- Coat of arms
- Location in Salamanca
- Coordinates: 40°35′3″N 5°55′15″W﻿ / ﻿40.58417°N 5.92083°W
- Country: Spain
- Autonomous community: Castile and León
- Province: Salamanca
- Comarca: Sierra de Francia

Government
- • Mayor: Ignacio Polo Escudero (People's Party)

Area
- • Total: 28 km^{2} (11 sq mi)
- Elevation: 956 m (3,136 ft)

Population (2025-01-01)
- • Total: 924
- • Density: 33/km^{2} (85/sq mi)
- Time zone: UTC+1 (CET)
- • Summer (DST): UTC+2 (CEST)
- Postal code: 37760

= Linares de Riofrío =

Linares de Riofrío is a municipality located in the province of Salamanca, Castile and León, Spain. As of 2016 the municipality has a population of 990 inhabitants.

== Geography ==
Linares de Riofrío is located in the Sierra de Francia-Quilamas-La Calería region. The highest point in the municipality is the Mojón del Marrano peak, at an elevation of 1,383 m.
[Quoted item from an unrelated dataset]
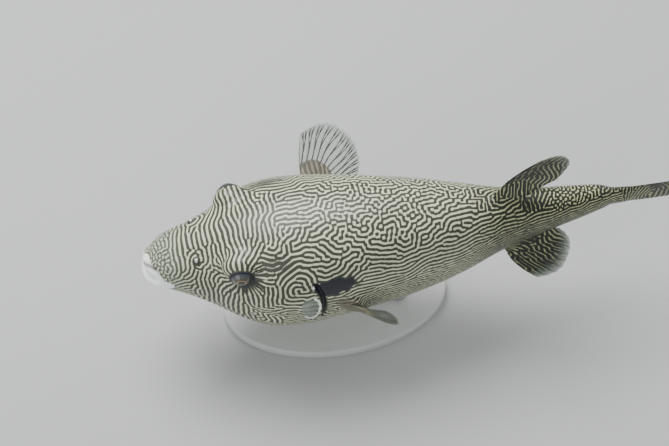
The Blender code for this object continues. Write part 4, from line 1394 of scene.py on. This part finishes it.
def screw_tree():
    """Sets a part in a ring. Inputs: the part, how many, the ring's radius, its centre, and the finish."""
    tree, identifiers, given, made = new_node_tree(
        "ring_of_screws", "Screws", Part="Geometry", Count="Int", Ring="Float", Centre="Vector",
        Finish="Material",
    )
    ring = wire(tree, "GeometryNodeMeshCircle", {"Vertices": given["Count"], "Radius": given["Ring"]}).outputs
    ends = {"Points": ring[0], "Instance": given["Part"]}
    real = real_mesh(tree, wire(tree, "GeometryNodeInstanceOnPoints", ends).outputs[0])
    moved = wire(tree, "GeometryNodeTransform", {0: real, "Translation": given["Centre"]}).outputs[0]
    finish_tree(tree, made, moved, given["Finish"])
    return tree, identifiers


screws_tree = screw_tree()
for word in ("front", "rear"):
    collar_low, collar_high = corners(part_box("stand_collar_" + word))
    seat = (*((collar_low + collar_high) / 2)[:2], collar_high[2])
    screw_mesh = new_mesh("cap_screws_" + word, *cap_screw())
    face_outwards(screw_mesh)
    screws = new_piece("cap_screws_" + word, screw_mesh, steel_finish)
    run_nodes(screws, *screws_tree, Count=SCREW_COUNT, Ring=SCREW_RING, Centre=seat, Finish=steel_finish)
    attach(screws, "root")

# ---------------------------------------------------------------------------------------------------
# Where it is shown: a plain pale floor, soft studio light and the camera.
# ---------------------------------------------------------------------------------------------------
VIEW_AZIMUTH, VIEW_ELEVATION = math.radians(9.0), math.radians(62.0)
VIEW_DISTANCE = 2.2
VIEW_TARGET = np.array((-0.0011, -0.006, 0.1792))
VIEW_LENS, SENSOR = 123.71, 36.0

look = np.array((
    math.sin(VIEW_AZIMUTH) * math.cos(VIEW_ELEVATION), math.cos(VIEW_AZIMUTH) * math.cos(VIEW_ELEVATION),
    -math.sin(VIEW_ELEVATION),
))
rightward = np.array((math.cos(VIEW_AZIMUTH), -math.sin(VIEW_AZIMUTH), 0.0))
upward = np.cross(rightward, look)
camera_data = bpy.data.cameras.new("camera")
camera_data.lens, camera_data.sensor_width = VIEW_LENS, SENSOR
camera = bpy.data.objects.new("camera", camera_data)
bpy.context.scene.collection.objects.link(camera)
camera.matrix_world = Matrix.Translation(VIEW_TARGET - look * VIEW_DISTANCE) @ Matrix((
    (rightward[0], upward[0], -look[0], 0), (rightward[1], upward[1], -look[1], 0),
    (rightward[2], upward[2], -look[2], 0), (0, 0, 0, 1),
))
bpy.context.scene.camera = camera
paper_finish, tree, shader = new_finish("floor_paper")
cloud = noise(tree, object_place(tree), 1.3, 2.0)
paper = blend_colours(tree, cloud, (0.440, 0.450, 0.448), (0.475, 0.484, 0.480))
dress(tree, shader, Base_Color=paper, Roughness=maths(tree, "MULTIPLY_ADD", cloud, 0.1, 0.65))
floor_mesh = new_mesh("floor", [(-5, -5, 0), (5, -5, 0), (5, 5, 0), (-5, 5, 0)], [(0, 1, 2, 3)])
floor = new_piece("floor", floor_mesh, paper_finish)

LIGHTS = {  # place, size, watts
    "key": ((-0.35, 0.75, 1.75), 1.1, 50.0),
    "fill": ((-1.30, -1.30, 0.95), 1.6, 13.0),
    "edge": ((1.50, 0.60, 0.80), 1.2, 9.0),
}
for word, (spot, size, watts) in LIGHTS.items():
    light = bpy.data.lights.new(word, "AREA")
    light.energy, light.size = watts, size
    lamp = bpy.data.objects.new(word, light)
    bpy.context.scene.collection.objects.link(lamp)
    lamp.location = spot
    lamp.rotation_euler = (Vector((0.05, 0.0, 0.14)) - Vector(spot)).to_track_quat("-Z", "Y").to_euler()
world = bpy.data.worlds.new("world")
bpy.context.scene.world = world
world.use_nodes = True
background = world.node_tree.nodes["Background"].inputs
background["Color"].default_value = (0.81, 0.83, 0.83, 1)
background["Strength"].default_value = 0.66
Another point of interest is the Sierra Chica, at 1,258 m.

== Celebrations ==
In Linares de Riofrío, there are several festivals, the most important of which are Lunes de Aguas, celebrated on the second Monday after Easter Sunday, and Nuestra Señora de la Asunción, on August 15. In addition to these, there is the traditional strawberry festival, which usually takes place on the first weekend in June, and the hunting and fishing fair, dedicated primarily to hunting and fishing.